#### [THE REQUEST]
Repeat the listing in full, word for word.

::::::::

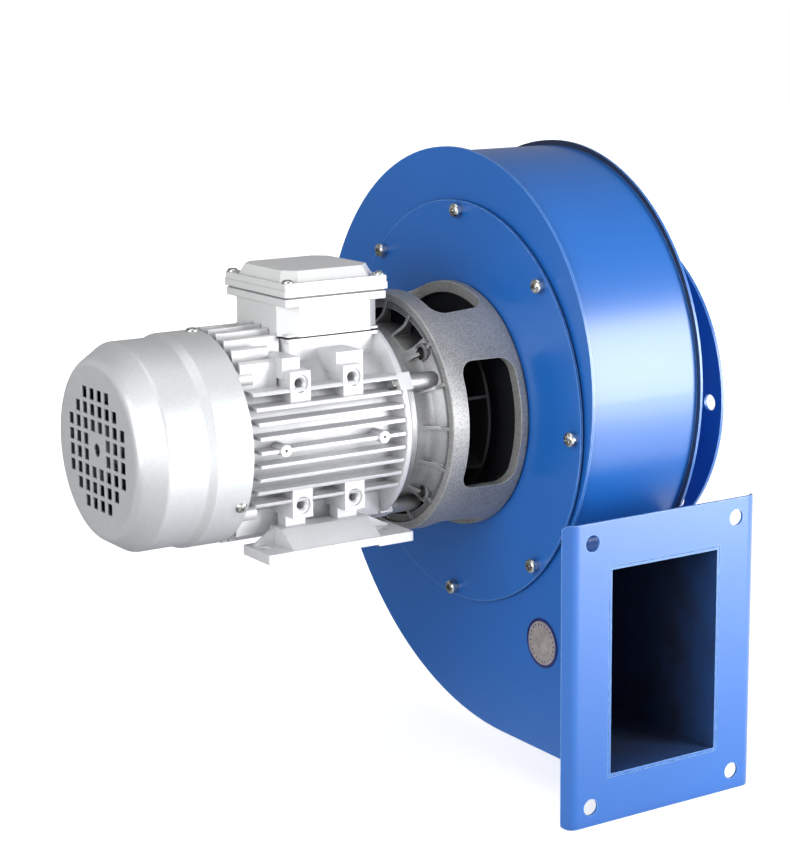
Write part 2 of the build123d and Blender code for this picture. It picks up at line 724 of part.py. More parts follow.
def cowl_profile():
    t = cowl_sheet
    joggle_x = rim_x - cowl_step
    small_x = joggle_x - cowl_joggle
    shoulder_x = rim_x - cowl_shoulder
    slope = 0.64 * t
    face_in = cowl_face_x + t
    return [
        (rim_x, cowl_rim_radius), (joggle_x, cowl_rim_radius, 4), (small_x, cowl_step_radius, 4),
        (shoulder_x, cowl_step_radius, 5), (cowl_face_x, cowl_face_radius, 8), (cowl_face_x, 0),
        (face_in, 0), (face_in, cowl_face_radius - slope, 7), (shoulder_x + slope, cowl_step_radius - t, 4),
        (small_x, cowl_step_radius - t, 4), (joggle_x, cowl_rim_radius - t, 4), (rim_x, cowl_rim_radius - t),
    ]


def grille_spots():
    """Rows of 4, 6, 8, 6 with a gap, and the same again below."""
    spots = []
    for row in range(4):
        up = (row + 0.5) * cowl_pitch_up
        columns = {0: (1.5, 2.5, 3.5), 1: (0.5, 1.5, 2.5, 3.5), 2: (0.5, 1.5, 2.5), 3: (0.5, 1.5)}[row]
        for column in columns:
            across = column * cowl_pitch_across
            spots += [(across, up), (-across, up), (across, -up), (-across, -up)]
    return spots


fan_cowl = spun(cowl_profile())
grille_holes = [Pos(y, z) * Rectangle(cowl_hole_wide, cowl_hole_tall) for y, z in grille_spots()]
grille = Plane.YZ.offset(cowl_face_x - 1) * (Circle(cowl_centre_hole) + grille_holes)
fan_cowl -= extrude(grille, amount=cowl_sheet + 2)
for angle in cowl_angles:
    fan_cowl -= turned(peg_y(cowl_screw_x, 0, -cowl_rim_radius - 2, -cowl_rim_radius + 4, 2.6), angle)

# Terminal box: base, gaskets, lid with a raised panel, screws, terminal board and cable gland

def cut_corner_face(length, width, cut):
    """Rectangle with its four corners cut away, about the middle of the box."""
    a, b = length / 2, width / 2
    return outline([
        (box_x - a + cut, -b), (box_x + a - cut, -b), (box_x + a, -b + cut), (box_x + a, b - cut),
        (box_x + a - cut, b), (box_x - a + cut, b), (box_x - a, b - cut), (box_x - a, -b + cut),
    ])


def cut_corner_box(length, width, cut, z0, z1):
    return extrude(Plane.XY.offset(z0) * cut_corner_face(length, width, cut), amount=z1 - z0)


def box_inside(z0, z1):
    return cut_corner_box(box_length - 2 * box_wall, box_width - 2 * box_wall, box_cut - 1, z0, z1)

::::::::

#### [RESPONSE]
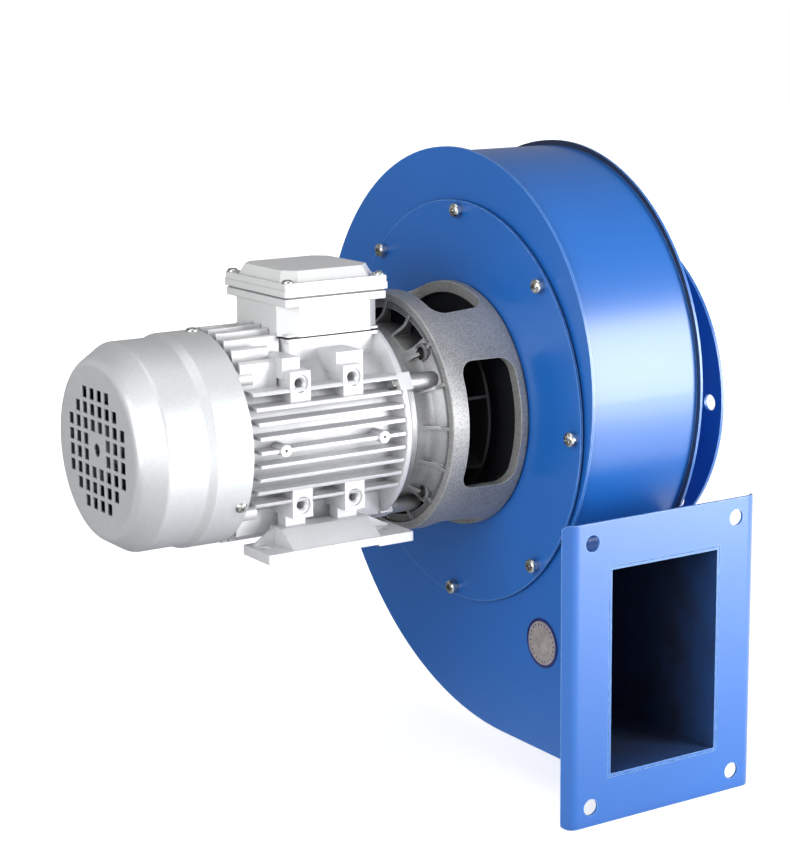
Write part 2 of the build123d and Blender code for this picture. It picks up at line 724 of part.py. More parts follow.
def cowl_profile():
    t = cowl_sheet
    joggle_x = rim_x - cowl_step
    small_x = joggle_x - cowl_joggle
    shoulder_x = rim_x - cowl_shoulder
    slope = 0.64 * t
    face_in = cowl_face_x + t
    return [
        (rim_x, cowl_rim_radius), (joggle_x, cowl_rim_radius, 4), (small_x, cowl_step_radius, 4),
        (shoulder_x, cowl_step_radius, 5), (cowl_face_x, cowl_face_radius, 8), (cowl_face_x, 0),
        (face_in, 0), (face_in, cowl_face_radius - slope, 7), (shoulder_x + slope, cowl_step_radius - t, 4),
        (small_x, cowl_step_radius - t, 4), (joggle_x, cowl_rim_radius - t, 4), (rim_x, cowl_rim_radius - t),
    ]


def grille_spots():
    """Rows of 4, 6, 8, 6 with a gap, and the same again below."""
    spots = []
    for row in range(4):
        up = (row + 0.5) * cowl_pitch_up
        columns = {0: (1.5, 2.5, 3.5), 1: (0.5, 1.5, 2.5, 3.5), 2: (0.5, 1.5, 2.5), 3: (0.5, 1.5)}[row]
        for column in columns:
            across = column * cowl_pitch_across
            spots += [(across, up), (-across, up), (across, -up), (-across, -up)]
    return spots


fan_cowl = spun(cowl_profile())
grille_holes = [Pos(y, z) * Rectangle(cowl_hole_wide, cowl_hole_tall) for y, z in grille_spots()]
grille = Plane.YZ.offset(cowl_face_x - 1) * (Circle(cowl_centre_hole) + grille_holes)
fan_cowl -= extrude(grille, amount=cowl_sheet + 2)
for angle in cowl_angles:
    fan_cowl -= turned(peg_y(cowl_screw_x, 0, -cowl_rim_radius - 2, -cowl_rim_radius + 4, 2.6), angle)

# Terminal box: base, gaskets, lid with a raised panel, screws, terminal board and cable gland

def cut_corner_face(length, width, cut):
    """Rectangle with its four corners cut away, about the middle of the box."""
    a, b = length / 2, width / 2
    return outline([
        (box_x - a + cut, -b), (box_x + a - cut, -b), (box_x + a, -b + cut), (box_x + a, b - cut),
        (box_x + a - cut, b), (box_x - a + cut, b), (box_x - a, b - cut), (box_x - a, -b + cut),
    ])


def cut_corner_box(length, width, cut, z0, z1):
    return extrude(Plane.XY.offset(z0) * cut_corner_face(length, width, cut), amount=z1 - z0)


def box_inside(z0, z1):
    return cut_corner_box(box_length - 2 * box_wall, box_width - 2 * box_wall, box_cut - 1, z0, z1)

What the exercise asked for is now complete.